Define the metrics you choose to use and ensure that you use the same metrics for every design.

  1. Ensure that you validate a particular design with actual people

Testing your product or service with actual people will help improve the success of your prototype. Before this, ensure that you design a user persona who will guide you on the participants you need to choose. As Alex Kalinovsky, the founder of AgileEngine, said: “By leveraging reality checks in the form of market feedback, product development teams can move with greater precision and agility.”

You can also opt for guerilla testing, which is a great way to vet ideas. This will help you collect insightful ideas in just a few minutes.

  1. Avoid implementing drastic changes

Start small. This will give your team enough time to analyze feedback and turn it into an incremental design. The good thing about doing a lean experiment is that it brings people from various disciplines who quickly come together to form a solution.
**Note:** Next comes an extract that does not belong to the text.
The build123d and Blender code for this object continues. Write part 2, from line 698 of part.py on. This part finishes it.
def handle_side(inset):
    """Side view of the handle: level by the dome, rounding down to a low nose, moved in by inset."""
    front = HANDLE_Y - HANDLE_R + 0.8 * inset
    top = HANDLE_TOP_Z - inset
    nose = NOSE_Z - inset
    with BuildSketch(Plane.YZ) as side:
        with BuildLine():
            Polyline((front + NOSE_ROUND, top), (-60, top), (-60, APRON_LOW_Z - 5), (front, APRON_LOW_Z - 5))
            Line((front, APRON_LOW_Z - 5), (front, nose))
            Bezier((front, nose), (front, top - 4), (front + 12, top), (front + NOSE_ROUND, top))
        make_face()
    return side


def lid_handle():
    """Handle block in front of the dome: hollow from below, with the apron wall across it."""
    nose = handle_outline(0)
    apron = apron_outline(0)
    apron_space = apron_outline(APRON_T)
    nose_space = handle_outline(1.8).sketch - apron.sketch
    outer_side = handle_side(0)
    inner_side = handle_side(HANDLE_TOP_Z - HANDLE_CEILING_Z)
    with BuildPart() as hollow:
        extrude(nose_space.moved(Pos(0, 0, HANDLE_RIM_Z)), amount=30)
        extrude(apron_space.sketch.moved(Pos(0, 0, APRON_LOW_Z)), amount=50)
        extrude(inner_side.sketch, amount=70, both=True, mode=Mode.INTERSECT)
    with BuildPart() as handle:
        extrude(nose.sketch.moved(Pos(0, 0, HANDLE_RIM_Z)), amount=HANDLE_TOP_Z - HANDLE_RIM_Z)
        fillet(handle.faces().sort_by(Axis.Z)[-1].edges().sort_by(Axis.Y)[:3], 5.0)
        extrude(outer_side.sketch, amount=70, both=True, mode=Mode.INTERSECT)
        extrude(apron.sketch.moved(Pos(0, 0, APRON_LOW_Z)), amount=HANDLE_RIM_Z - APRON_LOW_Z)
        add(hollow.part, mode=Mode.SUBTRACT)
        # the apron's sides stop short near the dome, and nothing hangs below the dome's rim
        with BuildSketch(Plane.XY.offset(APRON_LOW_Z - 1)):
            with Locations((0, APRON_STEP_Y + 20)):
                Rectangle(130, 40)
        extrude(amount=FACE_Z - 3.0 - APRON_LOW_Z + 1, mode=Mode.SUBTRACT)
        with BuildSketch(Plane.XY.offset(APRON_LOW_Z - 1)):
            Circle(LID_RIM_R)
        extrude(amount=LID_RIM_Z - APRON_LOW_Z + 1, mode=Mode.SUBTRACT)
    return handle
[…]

In the end, the lean experiment will offer value to both the business and the user. 

Conclusions

  • Embrace uncertainty
  • Consider the reversibility of your decisions
  • List your assumptions and validate the riskiest ones first
  • Lower the barrier to make reversible decisions fast so you can learn
  • Delay irreversible decisions so you can make more informed decisions
  • Adapt a minimalistic approach to test your assumptions as cheap as possible
  • Lean strategy experimentation works on every level (company strategy, product strategy, feature strategy, sales strategy, marketing strategy, etc.)
  • People working in enterprises can and should adapt lean strategy experimentation, because the winners in just about every industry have already adopted lean experimental approaches.